* **WHAT YOU SHOULD DO**
Give the material again in full, matching it exactly.

* **RECORDED INFORMATION**
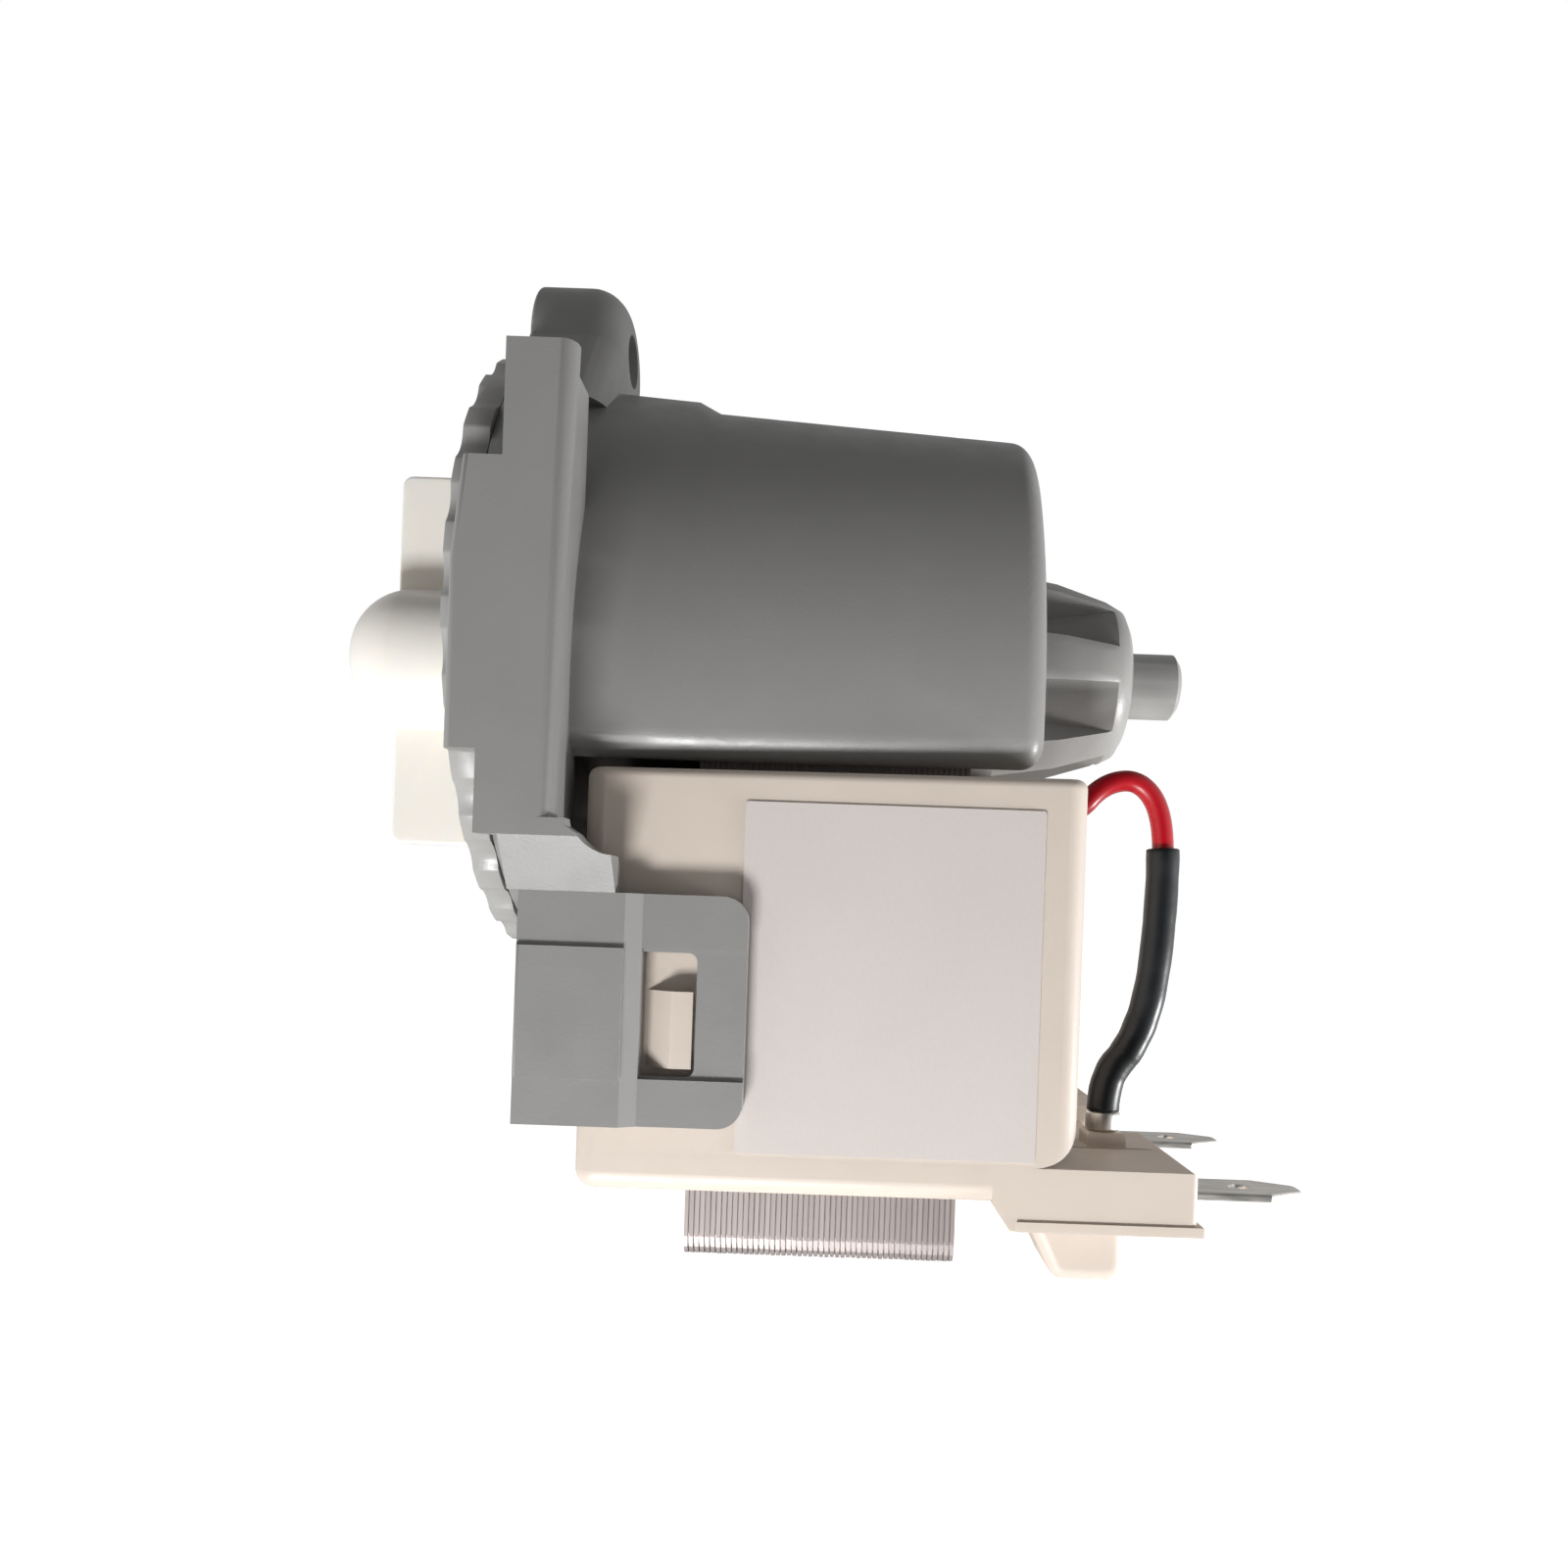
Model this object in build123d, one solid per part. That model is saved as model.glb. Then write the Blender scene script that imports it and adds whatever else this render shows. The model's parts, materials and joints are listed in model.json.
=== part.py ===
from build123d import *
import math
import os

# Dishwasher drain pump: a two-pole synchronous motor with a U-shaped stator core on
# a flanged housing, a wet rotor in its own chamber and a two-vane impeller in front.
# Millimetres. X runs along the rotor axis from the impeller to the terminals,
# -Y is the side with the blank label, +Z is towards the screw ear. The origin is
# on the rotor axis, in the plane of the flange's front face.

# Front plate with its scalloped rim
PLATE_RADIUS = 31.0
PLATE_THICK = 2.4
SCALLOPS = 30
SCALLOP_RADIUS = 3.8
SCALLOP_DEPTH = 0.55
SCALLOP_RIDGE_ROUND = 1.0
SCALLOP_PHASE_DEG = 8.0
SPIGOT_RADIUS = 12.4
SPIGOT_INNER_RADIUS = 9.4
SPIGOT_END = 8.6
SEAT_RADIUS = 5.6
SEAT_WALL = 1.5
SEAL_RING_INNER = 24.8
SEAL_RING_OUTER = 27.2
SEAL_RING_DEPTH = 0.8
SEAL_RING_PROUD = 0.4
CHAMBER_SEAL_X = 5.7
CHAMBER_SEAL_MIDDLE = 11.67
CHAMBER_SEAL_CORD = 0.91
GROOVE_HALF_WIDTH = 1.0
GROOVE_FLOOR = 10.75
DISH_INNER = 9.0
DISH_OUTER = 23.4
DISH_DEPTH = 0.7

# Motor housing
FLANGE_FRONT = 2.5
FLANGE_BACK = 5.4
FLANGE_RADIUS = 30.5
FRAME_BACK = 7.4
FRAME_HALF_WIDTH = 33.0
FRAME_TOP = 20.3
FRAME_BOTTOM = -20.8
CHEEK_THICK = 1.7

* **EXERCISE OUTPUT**
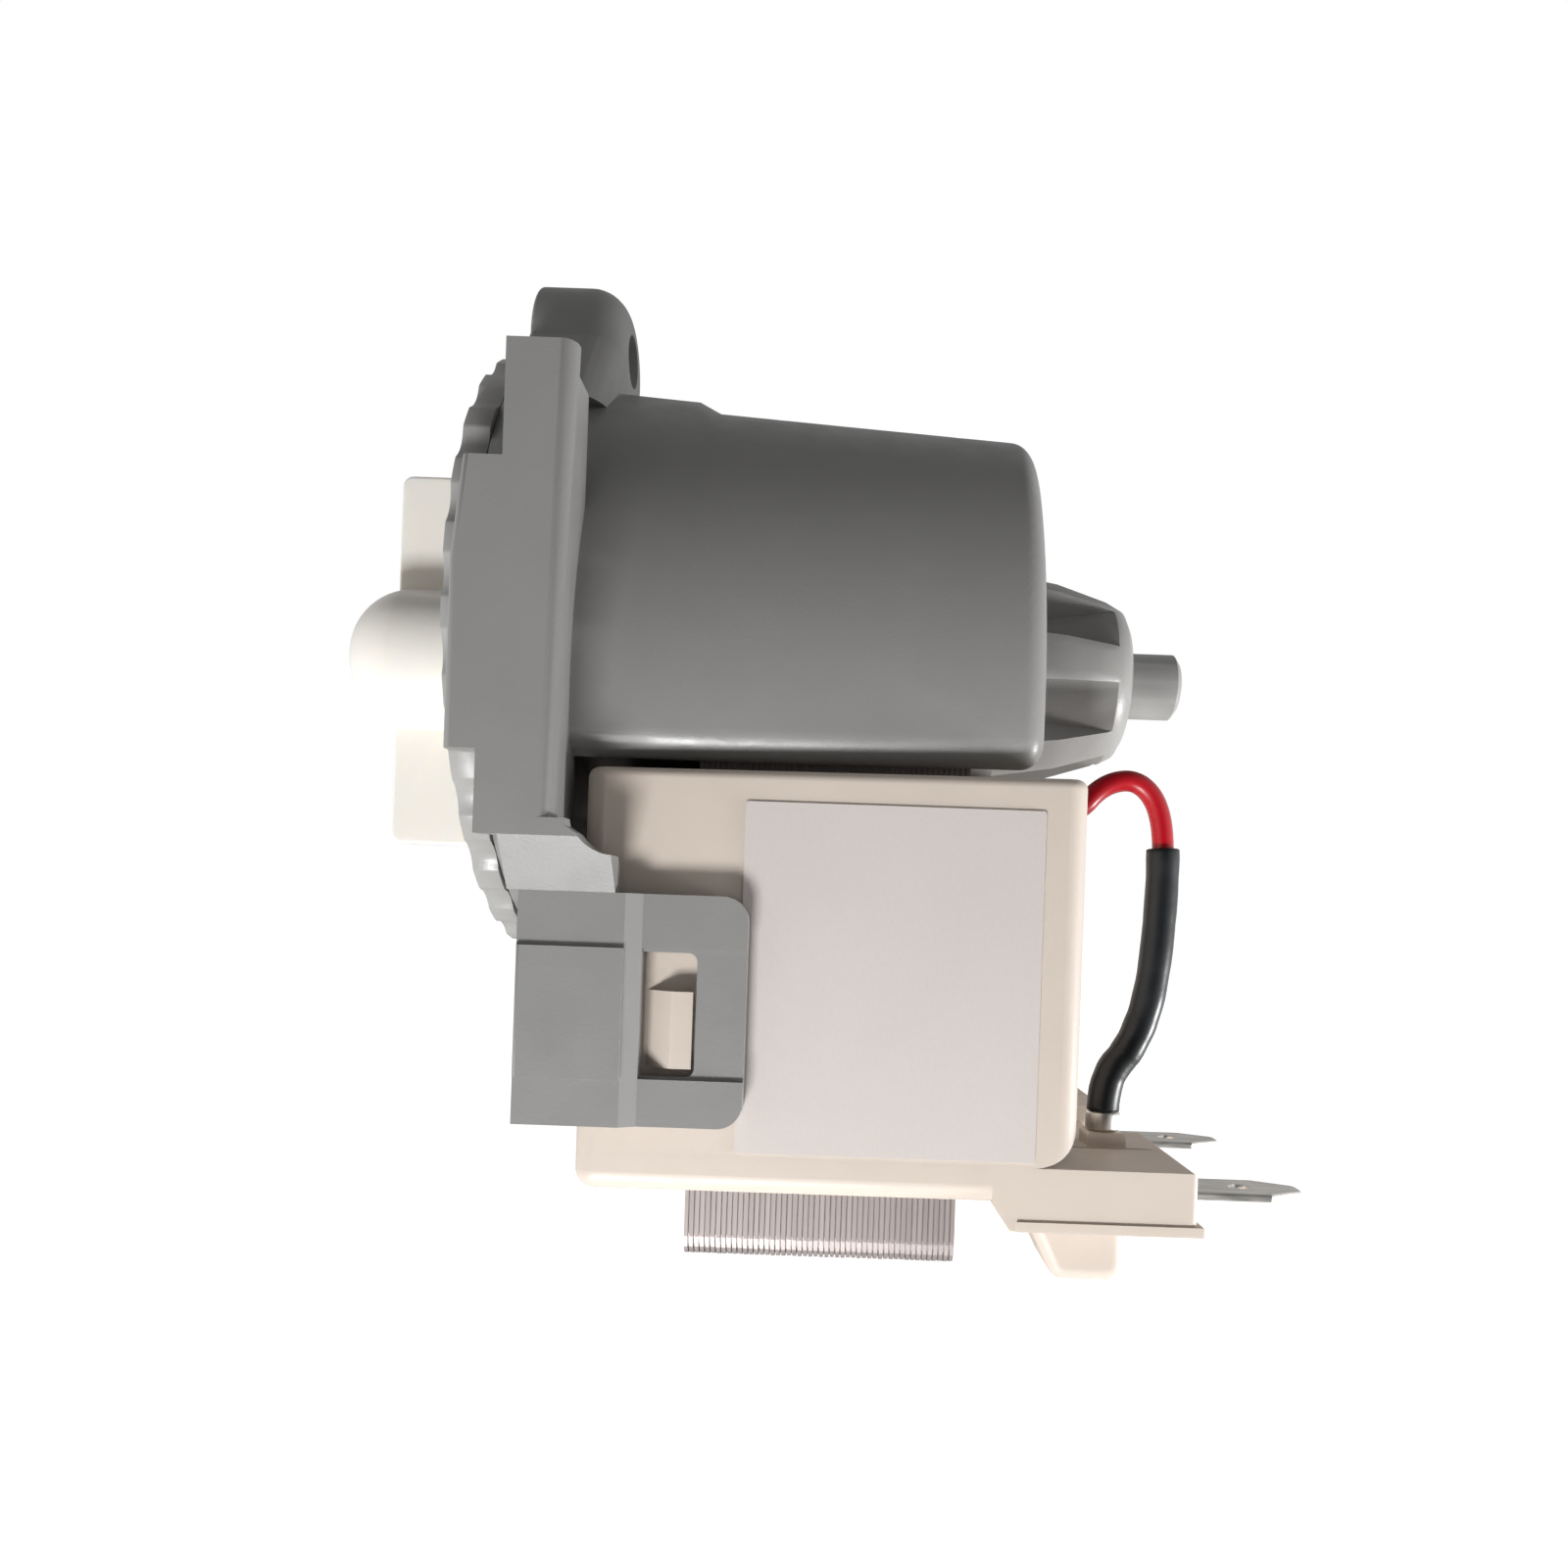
Model this object in build123d, one solid per part. That model is saved as model.glb. Then write the Blender scene script that imports it and adds whatever else this render shows. The model's parts, materials and joints are listed in model.json.
=== part.py ===
from build123d import *
import math
import os

# Dishwasher drain pump: a two-pole synchronous motor with a U-shaped stator core on
# a flanged housing, a wet rotor in its own chamber and a two-vane impeller in front.
# Millimetres. X runs along the rotor axis from the impeller to the terminals,
# -Y is the side with the blank label, +Z is towards the screw ear. The origin is
# on the rotor axis, in the plane of the flange's front face.

# Front plate with its scalloped rim
PLATE_RADIUS = 31.0
PLATE_THICK = 2.4
SCALLOPS = 30
SCALLOP_RADIUS = 3.8
SCALLOP_DEPTH = 0.55
SCALLOP_RIDGE_ROUND = 1.0
SCALLOP_PHASE_DEG = 8.0
SPIGOT_RADIUS = 12.4
SPIGOT_INNER_RADIUS = 9.4
SPIGOT_END = 8.6
SEAT_RADIUS = 5.6
SEAT_WALL = 1.5
SEAL_RING_INNER = 24.8
SEAL_RING_OUTER = 27.2
SEAL_RING_DEPTH = 0.8
SEAL_RING_PROUD = 0.4
CHAMBER_SEAL_X = 5.7
CHAMBER_SEAL_MIDDLE = 11.67
CHAMBER_SEAL_CORD = 0.91
GROOVE_HALF_WIDTH = 1.0
GROOVE_FLOOR = 10.75
DISH_INNER = 9.0
DISH_OUTER = 23.4
DISH_DEPTH = 0.7

# Motor housing
FLANGE_FRONT = 2.5
FLANGE_BACK = 5.4
FLANGE_RADIUS = 30.5
FRAME_BACK = 7.4
FRAME_HALF_WIDTH = 33.0
FRAME_TOP = 20.3
FRAME_BOTTOM = -20.8
CHEEK_THICK = 1.7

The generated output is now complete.